Swopa has a succinct version of this with a video embed, in which Dr. Dean gives his reason:
Once health care reform actually goes into effect, the Republicans who are only selling fear and anger -- that's all they're selling -- that has to go away, because reality will always trump fear and anger.
So, now that we know the preference of 60% of the American public is nullified by two people (Senators Lieberman and Nelson, the former going against the wishes of 82% of his constituents), that there's not going to be any kind of a public health insurance program included in the bill, is there enough policy left for reality to trump fear and anger? Politicians and pollsters will have to answer that question, but last Tuesday McClatchy reported on the parts of the health care bill that will most likely come into play prior to the 2010 elections. In the first paragraph, reporter David Lightman says there's "immediate help for the uninsured" but doesn't specify to what that refers.
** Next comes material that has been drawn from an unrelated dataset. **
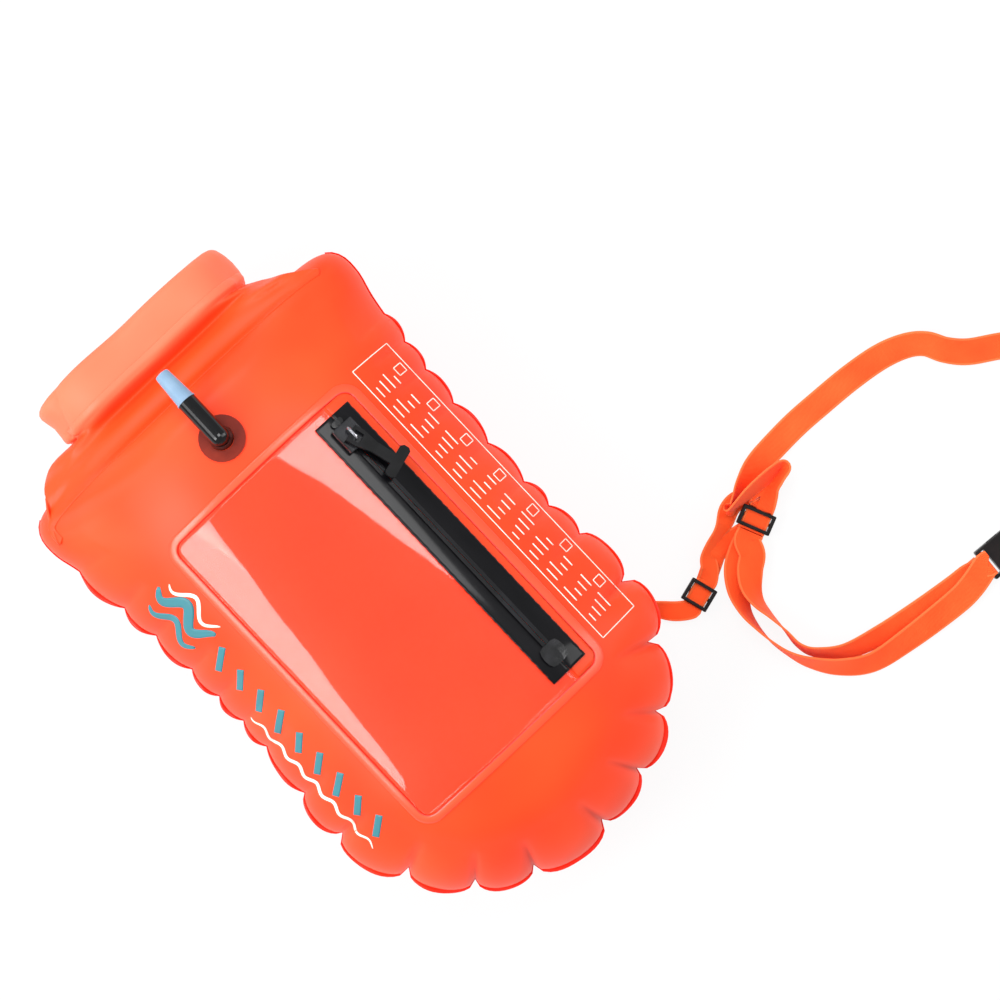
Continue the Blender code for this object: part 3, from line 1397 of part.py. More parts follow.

I've listed the specific items from his article here, in chronological order of implementation:
- Slightly narrow the Medicare prescription-drug coverage gap and provide discounts on brand name drugs (immediately)
- Require 80-85% of insurance companies' premium income to be spent on care (almost immediately)
- Temporary insurance program for uninsured with pre-existing conditions (no later that spring 2010)
- End of placing lifetime limits on coverage (summer 2010)
- Require insurance companies to accept children (summer 2010)
- More money for community health centers. (when?)
- Allow youths to remain on parents' policies until at least age 26 (when?)
- Expand health care locations for consumers (when?)
Are these policies enough for Democrats to hang their hats on? I have no idea. Would these changes be significant to most voters, or invisible? The slight relief on Medicare prescriptions might help grandma and grandma put down their "keep government out of my medicare" signs, but it's not going to make a huge difference. if the uninsured with pre-existing conditions are vocal enough, it might register with the rest of the population, however, not being directly affected means it's not as effective a policy. Requiring companies to provide coverage to all children is hugely popular but will need constant partisan trumpeting to counter the right-wing noise machine. Until the job market recovers, keeping your kids on your (presumably employer-provided) plan may help parents breathe a sigh of relief, and that might just be enough to cast the plan in a positive light.
I don't know politics, but the policies seem sound. They just need to point out (rightfully) how the Republican politicians wanted to prevent us from getting any of this. If you have more information on any of these pre-election implementations, I'd love to hear them in comments.